I’ve failed. I found another job to do while I wait for Kat, but I’ve failed it too.

I came back to the vault to wait for her here. It’s been so long since I saw her. I can’t move as well anymore. I left my pages at the places where we met. If she finds them, she can find me.

Why doesn’t she come?

I thought I had another job I could do while I waited. I found something else hidden in the vault. There are a few secret panels under the computer screens. I moved one and found some tools and equipment. I moved another one and found them. Four frozen babies in round tanks. The smallest one was as big as my hand. They must have been stored to be adjusted later.

I thought I could wake them and raise them with me here. I wouldn’t be alone. They wouldn’t have to become what I was. We could all wait for Kat together.

I failed with the first one. I think I woke him too fast. He cried a lot suddenly, and then fell silent. I put him in the ground outside the town.

I tried to be more careful with the other three. I got everything I thought I would need, the oxygen to breathe, the food and nutrients, the warmth. I thought I had everything.

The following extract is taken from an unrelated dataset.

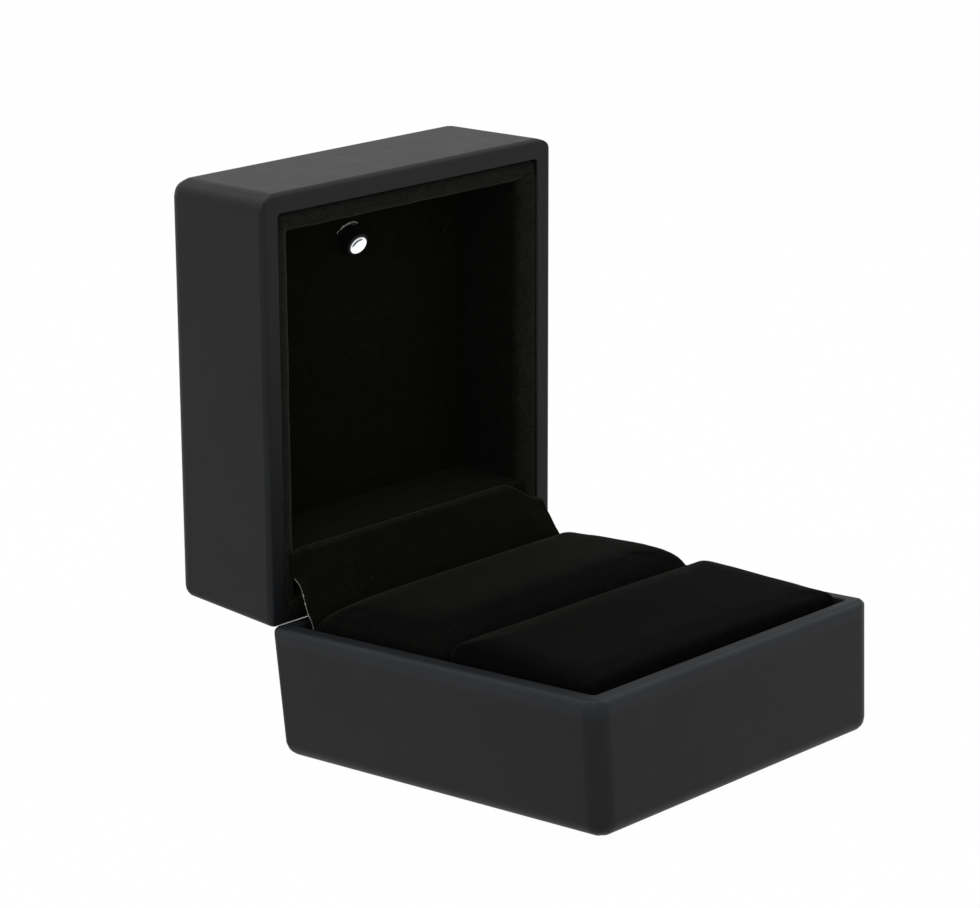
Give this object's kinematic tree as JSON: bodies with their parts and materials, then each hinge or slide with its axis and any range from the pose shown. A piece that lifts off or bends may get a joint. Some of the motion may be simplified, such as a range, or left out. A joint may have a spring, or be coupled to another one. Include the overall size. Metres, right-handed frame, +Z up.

I don’t know what went wrong. That’s the worst part. I was minding them carefully. They were waking. I saw them start to move. Then something broke. There was an alarm, and flashes of fire. Glass shattered. I rushed to the babies, but the first one was dead, burned by the fire. The second was cut by the glass. The last one lay in the midst of the glass, still breathing. I scooped her out without thinking. The glass cut my fingers, but it didn’t get her. Her cries were so small I couldn’t hear them.

I went back to the freezer where the babies had been stored. I didn’t want to put her back. I was close to having someone again. But she couldn’t survive out here, not when I didn’t know what she needed to live. I put her back and froze her again.

I’ve tried to figure out another way, but I don’t dare risk it till I’m sure. I’m wearing down. I can’t move, and my fingers haven’t healed. It’s hard to write these words.

I hope whoever reads this will be able to do better. I hope you can help this last baby. Wake her. Take care of her.

And please name her Kat.

*

4. Fibbin “the Wizard”

I still remember breaking through the door and seeing the room: the table in the center like an eerie metal altar with a human skeleton lying across it, the last page in its hand. I had already collected the rest of Tibbo’s pages and assumed this must be him. The note confirmed it. I buried him outside the town.

I knew I had to listen to his last request, but I wasn’t sure I could do it. I was a crackpot technologist, not a pediatrician. But when I looked into the tank and saw the baby there, I determined to try.

It wasn’t a perfectly sanitary process, but I managed. At the end of it, I stood there in awe, a mad tinkerer in the remaining wreckage of an evil experiment, holding in my hands a sixty-year-old newborn, my baby girl, my Kat.

Sometimes I wonder if I should tell her. Sometimes I feel guilty when she runs into my arms and calls me daddy, not knowing that I’m little more than a midwife. Tibbo should have been her father. He was a better man than I’ve been.

But I can’t tell her. Where could I start? The most I can do is read her the story and hope she senses it’s true. Please forgive me, Tibbo. Forgive me for taking your child. Perhaps one day I’ll be able to tell her.

Perhaps one day you can have her back.